The chip’s architecture offers near-linear scaling of training systems performance, allowing performance scaling of Gaudi-based systems from a single-device to systems using hundreds of Gaudi processors.
The scalability is provided by Gaudi’s on-chip integration of RDMA over Converged Ethernet (RoCE v2) functionality inside the AI processor using standard Ethernet. Users are able to use standard Ethernet switching for scaling-up and scaling-out AI training systems. Ethernet switches are multi-sourced, and offer almost unlimited scalability in speeds and port-count, as seen in datacenters to support compute and storage systems. In contrast, GPU-based systems rely on proprietary system interfaces, that can limit scalability and choice.

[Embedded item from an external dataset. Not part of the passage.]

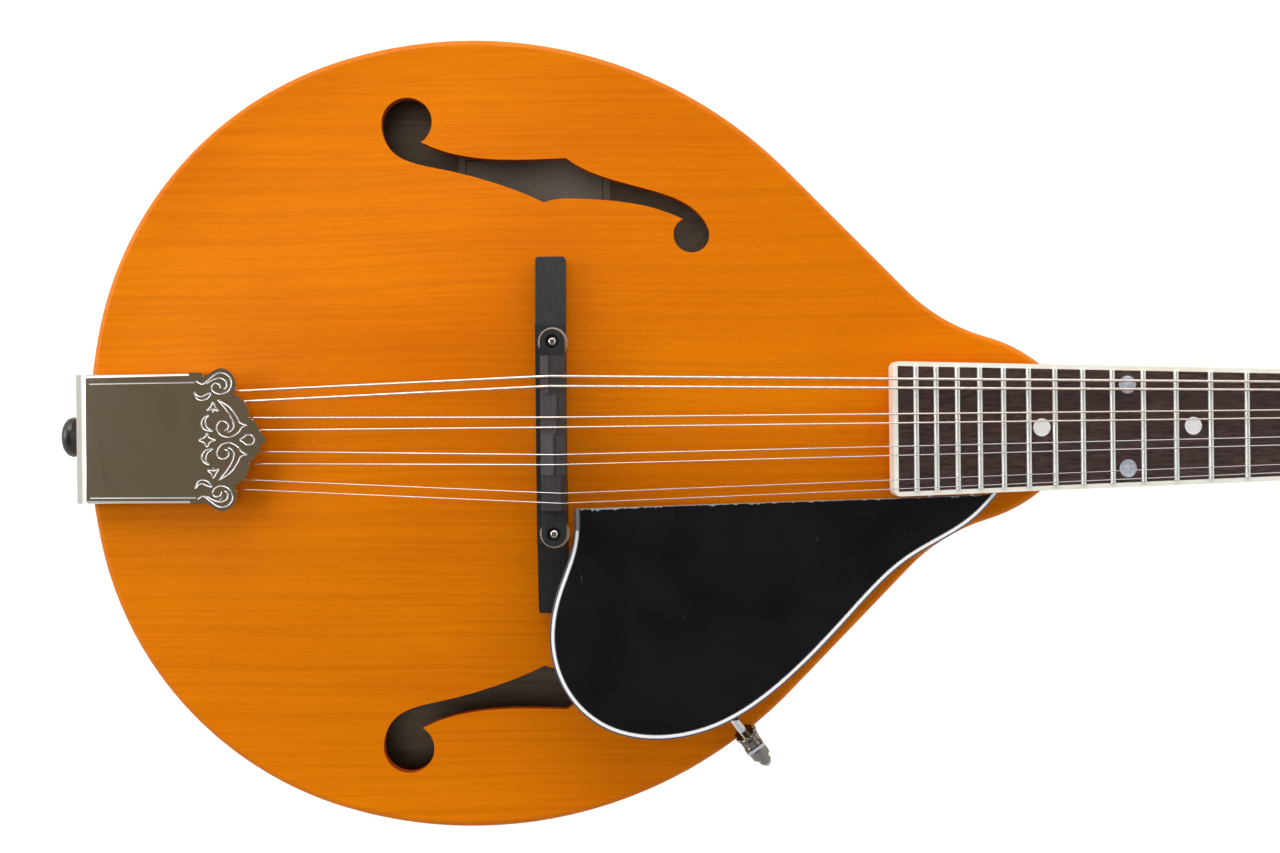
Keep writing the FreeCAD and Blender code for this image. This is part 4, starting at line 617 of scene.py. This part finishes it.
# ---------------------------------------------------------------- strings
def string_layout():
    """For each string: its course, and its four points from the tail to its post."""
    spots = {}
    for side, row in POST_NAMES.items():
        for k, name in enumerate(row):
            spots[name] = (POST_FIRST + POST_STEP * k, side)
    hooks = HOOK_Y + [-y for y in reversed(HOOK_Y)]
    layout = []
    for order in range(8):
        i, j = divmod(order, 2)
        course = COURSES[i]
        radius, d = STRING_RADIUS[course], SADDLE_D[course]
        nut_height = FRET_HEIGHT + ACTION_NUT + radius
        height = nut_height + 2 * (ACTION_12 - ACTION_NUT) * (1 - d / SCALE_LENGTH)
        hook_x = HOOK_ROWS[order % 2]
        x, side = spots[f"{course}{j + 1}"]
        saddle_y = SADDLE_Y[course] + PAIR_GAP_SADDLE * (0.5 - j) + BRIDGE_SHIFT
        nut_y = COURSE_GAP_NUT * (1.5 - i) + PAIR_GAP_NUT * (0.5 - j)
        layout.append((course, [
            HOOKS + Vector((hook_x, hooks[order], hook_x * HOOK_RISE)),
            NECK @ Vector((d, saddle_y, height)),
            NECK @ Vector((SCALE_LENGTH + NUT_CREST, nut_y, nut_height)),
            HEAD @ Vector((x, side * (POST_Y - POST_WAIST - radius - WRAP_PLAY), WRAP_Z))]))
    return layout


def wire(a, b, course):
    """Skin of a straight string; the winding of a wound one rises and falls in a helix."""
    radius, pitch = STRING_RADIUS[course], WINDING.get(course)
    along = b - a
    length = along.length
    u, v = side_axes(along)
    step = pitch / WINDING_RINGS if pitch else PLAIN_STEP
    count = max(2, int(length / step))
    swell = WINDING_SWELL * radius if pitch else 0.0
    rings = []
    for k in range(count + 1):
        at = length * k / count
        phase = 2 * math.pi * at / (pitch or 1.0)
        ring = []
        for i in range(WIRE_SIDES):
            turn = 2 * math.pi * i / WIRE_SIDES
            r = radius - swell + swell * math.cos(phase - turn)
            ring.append(a + along * (at / length) + (u * math.cos(turn) + v * math.sin(turn)) * r)
        rings.append(ring)
    return skin(rings)


def loop_and_twist(at, toward, course):
    """The loop over a hook, and the tail of the wire wound round the string in front of it."""
    radius = STRING_RADIUS[course]
    along = (toward - at).normalized()
    u, v = side_axes(along)
    centre = at - along * LOOP_R
    rings = []
    for p in circle(centre, along, u, LOOP_R, 24):
        rings.append(circle(p, (p - centre).normalized(), v, min(radius, LOOP_WIRE), WIRE_SIDES))
    thin, turns, turn_steps, gap, length = 0.14, 9, 10, 0.6, 8.0
    path = []
    for k in range(turns * turn_steps + 1):
        t = 2 * math.pi * k / turn_steps
        out = (u * math.cos(t) + v * math.sin(t)) * (radius + thin)
        path.append(at + along * (gap + length * k / (turns * turn_steps)) + out)
    twist = [circle(p, side, up, thin, 6) for p, side, up in stations(path)]
    return [skin(rings, closed=True), skin(twist)]


def make_strings():
    layout = string_layout()
    for course in COURSES:
        pair = [points for owner, points in layout if owner == course]
        finish = [WOUND_WIRE if course in WINDING else PLAIN_WIRE]
        tail, saddle, nut = [(pair[0][k] + pair[1][k]) / 2 for k in range(3)]
        spans = [("tail", 0, 1, tail, saddle), ("speaking", 1, 2, nut, saddle)]
        for label, i, j, start, end in spans:
            points, faces = joined([wire(p[i], p[j], course) for p in pair])
            piece = make_piece(f"string_{course}_{label}", points, faces, finish, body=None)
            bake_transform(piece)
            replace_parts(piece, f"strings_{course}")
        ends = []
        for p in pair:
            ends += loop_and_twist(p[0], p[1], course) + [wire(p[2], p[3], course)]
        points, faces = joined(ends)
        piece = make_piece(f"string_{course}_ends", points, faces, finish)
        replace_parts(piece, f"strings_{course}")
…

The Gaudi processor includes 32GB of HBM-2 memory and is currently offered in two forms:
HL-200 – a PCIe card supporting eight ports of 100Gb Ethernet;
HL-205 – an OCP-OAM compliant mezzanine card, supporting 10 ports of 100Gb Ethernet or 20 ports of 50Gb Ethernet.
Haban will also introduce an 8-Gaudi system called HLS-1, which includes eight HL-205 Mezzanine cards, with PCIe connectors for external Host connectivity and 24 100Gbps Ethernet ports for connecting to off-the-shelf Ethernet switches, allowing scaling-up in a standard 19’’ rack by populating multiple HLS-1 systems.
The Gaudi Processor is fully programmable and customizable, incorporating a second-generation Tensor Processing Core (TPC) cluster, along with development tools, libraries, and a compiler, that collectively deliver a comprehensive and flexible solution. Habana Labs’ SynapseAI software stack consists of a rich kernel library and open toolchain for customers to add proprietary kernels.